** What the task asks **
Output the lines below exactly, please, from the first line until the line with "obj.data.transform(world)", counting both.

** Given information **
═══
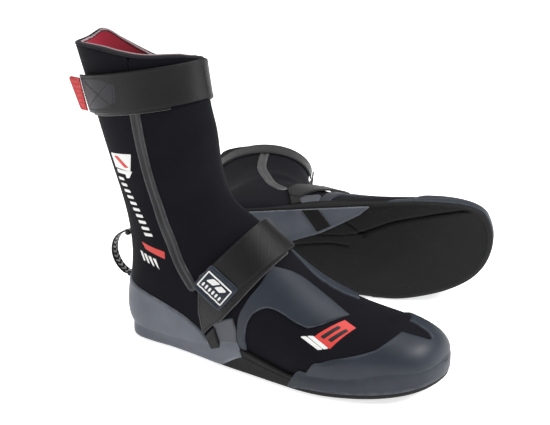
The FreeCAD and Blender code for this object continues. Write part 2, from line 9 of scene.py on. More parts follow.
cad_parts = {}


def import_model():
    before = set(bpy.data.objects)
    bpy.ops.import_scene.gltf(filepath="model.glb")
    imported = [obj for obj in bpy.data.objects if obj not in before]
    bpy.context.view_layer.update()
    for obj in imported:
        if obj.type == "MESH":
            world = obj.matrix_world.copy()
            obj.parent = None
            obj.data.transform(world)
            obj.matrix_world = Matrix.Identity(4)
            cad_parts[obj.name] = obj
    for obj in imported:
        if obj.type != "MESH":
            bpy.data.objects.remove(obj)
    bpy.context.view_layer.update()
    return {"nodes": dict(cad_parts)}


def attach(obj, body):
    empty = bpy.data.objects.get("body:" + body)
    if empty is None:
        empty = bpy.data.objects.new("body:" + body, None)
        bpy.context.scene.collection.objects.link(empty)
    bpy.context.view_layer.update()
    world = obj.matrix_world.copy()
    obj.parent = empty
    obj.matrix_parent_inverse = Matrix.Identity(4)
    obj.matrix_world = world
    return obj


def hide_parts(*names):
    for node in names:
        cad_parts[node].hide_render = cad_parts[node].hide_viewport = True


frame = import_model()

# A pair of neoprene surf boots. Every skin, overlay and strap is cut out of one smooth form, in
# the boot's own millimetres: +X to the toe, +Z up, the lateral side towards -Y. The right boot
# stands there; the left one is its mirror image, laid on its lateral side.

MM = 0.001

# ------------------------------------------------------------------ the boot's form

# under_x, under_z, over_x, over_z, lateral, medial, shift, split, over and under power, forward
STATIONS = np.array([
    (306, 18, 308, 29, 9, 9, 7, 0.50, 2.0, 2.0, 1.0),
    (303, 13, 306, 39, 22, 22, 6, 0.45, 2.0, 2.6, 0.8),
    (285, 10, 297, 51, 37, 35, 3, 0.42, 2.0, 3.5, 0.4),
    (251, 7, 272, 60, 49, 43, 1, 0.38, 2.1, 4.5, 0.1),
    (208, 5, 232, 67, 55, 45, -1, 0.34, 2.1, 4.5, 0.0),
    (160, 5, 190, 82, 51, 41, 0, 0.32, 2.1, 4.5, 0.0),
    (114, 5, 155, 106, 46, 38, 0, 0.34, 2.1, 5.0, 0.0),
    (66, 5, 127, 127, 42, 39, 0, 0.38, 2.1, 5.0, 0.0),
    (16, 5, 105, 139, 40, 39, 0, 0.44, 2.1, 4.5, 0.0),
    (-4, 26, 97, 152, 38, 38, 0, 0.48, 2.0, 2.6, 0.0),
    (-1, 68, 93, 165, 37, 37, 0, 0.50, 2.0, 2.0, 0.0),
    (-6, 113, 90, 180, 35, 35, 0, 0.50, 2.0, 2.0, 0.0),
    (-21, 160, 88, 205, 34, 34, 0, 0.50, 2.0, 2.0, 0.0),
    (-38, 216, 80, 231, 36, 36, 0, 0.50, 2.0, 2.0, 0.0),
    (-60, 290, 72, 284, 36, 36, 0, 0.50, 2.0, 2.0, 0.0),
])
AROUND = 24
TIP_BULGE = 2.0
PER_POLE = 8
COLUMNS = AROUND * PER_POLE
CHUNK = 40000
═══
** Response to this exercise **
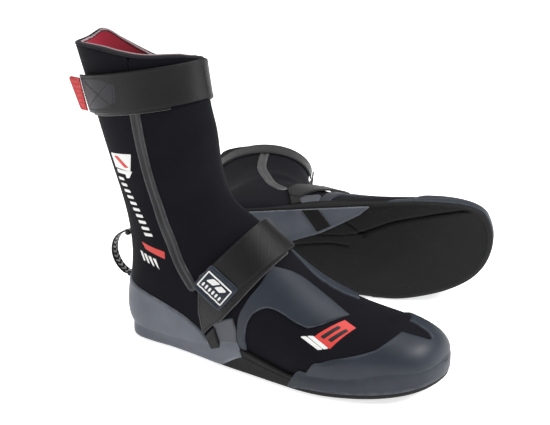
The FreeCAD and Blender code for this object continues. Write part 2, from line 9 of scene.py on. More parts follow.
cad_parts = {}


def import_model():
    before = set(bpy.data.objects)
    bpy.ops.import_scene.gltf(filepath="model.glb")
    imported = [obj for obj in bpy.data.objects if obj not in before]
    bpy.context.view_layer.update()
    for obj in imported:
        if obj.type == "MESH":
            world = obj.matrix_world.copy()
            obj.parent = None
            obj.data.transform(world)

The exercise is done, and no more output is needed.